Blend Network further noted that after the “positive” property market news of stamp duty holiday extension and additional support for first-time buyers announced by the Chancellor Rishi Sunak, the platform’s management anticipates or expects that the price momentum may “continue over the next few months.”
The market report from the P2P lender explained that the stamp duty holiday extension “allows anyone buying a home worth up to £500,000 before the end of June to not pay tax, potentially saving buyers up to £15,000.” The lending platform’s management added that they “expect this to be particularly positive news for the segment of the market we operate in at Blend Network because we operate in exactly that price bracket of <£500k per housing unit.”
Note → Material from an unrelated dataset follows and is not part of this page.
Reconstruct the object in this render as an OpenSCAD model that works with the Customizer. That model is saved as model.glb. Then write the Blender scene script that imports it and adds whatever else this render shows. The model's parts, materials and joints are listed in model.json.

Blend Network further noted that they think their strategy of funding low-cost housing “targeted to first-time buyers is now more relevant than ever before.”
They added:
“Since we launched, we bet on this strategy because we identified that the UK has a structural shortage of housing. Our strategy of funding £100-200k flats or £200-400k houses has so far proved right and we believe this will be the case even more so now.”
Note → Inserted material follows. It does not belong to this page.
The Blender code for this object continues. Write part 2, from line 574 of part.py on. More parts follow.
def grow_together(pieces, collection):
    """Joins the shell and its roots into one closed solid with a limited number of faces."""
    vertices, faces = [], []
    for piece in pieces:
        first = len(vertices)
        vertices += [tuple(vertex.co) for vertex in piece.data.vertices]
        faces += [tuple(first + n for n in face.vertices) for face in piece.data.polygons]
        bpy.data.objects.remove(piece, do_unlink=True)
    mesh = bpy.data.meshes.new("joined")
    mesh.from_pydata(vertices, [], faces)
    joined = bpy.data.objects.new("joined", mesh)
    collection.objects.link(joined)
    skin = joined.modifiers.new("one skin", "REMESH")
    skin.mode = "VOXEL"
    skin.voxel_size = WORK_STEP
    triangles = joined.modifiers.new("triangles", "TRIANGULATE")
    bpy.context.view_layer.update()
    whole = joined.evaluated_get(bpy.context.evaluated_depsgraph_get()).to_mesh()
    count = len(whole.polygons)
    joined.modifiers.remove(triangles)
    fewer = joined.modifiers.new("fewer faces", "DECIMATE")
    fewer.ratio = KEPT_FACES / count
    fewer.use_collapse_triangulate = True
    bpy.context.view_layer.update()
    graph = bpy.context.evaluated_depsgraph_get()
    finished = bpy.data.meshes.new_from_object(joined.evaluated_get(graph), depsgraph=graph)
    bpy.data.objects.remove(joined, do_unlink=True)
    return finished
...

Blend Network confirmed that they “welcome the strength of the housing market and the positive news announced in the Spring Budget.”
They concluded:
“We believe this could mean many of the developers we speak to and who had been sitting on projects awaiting more clarity, will decide to go ahead with their projects, which of course could mean more great risk/reward, 8-12% return p.a., property-secured loans for our hundreds of yield-seeking investors.”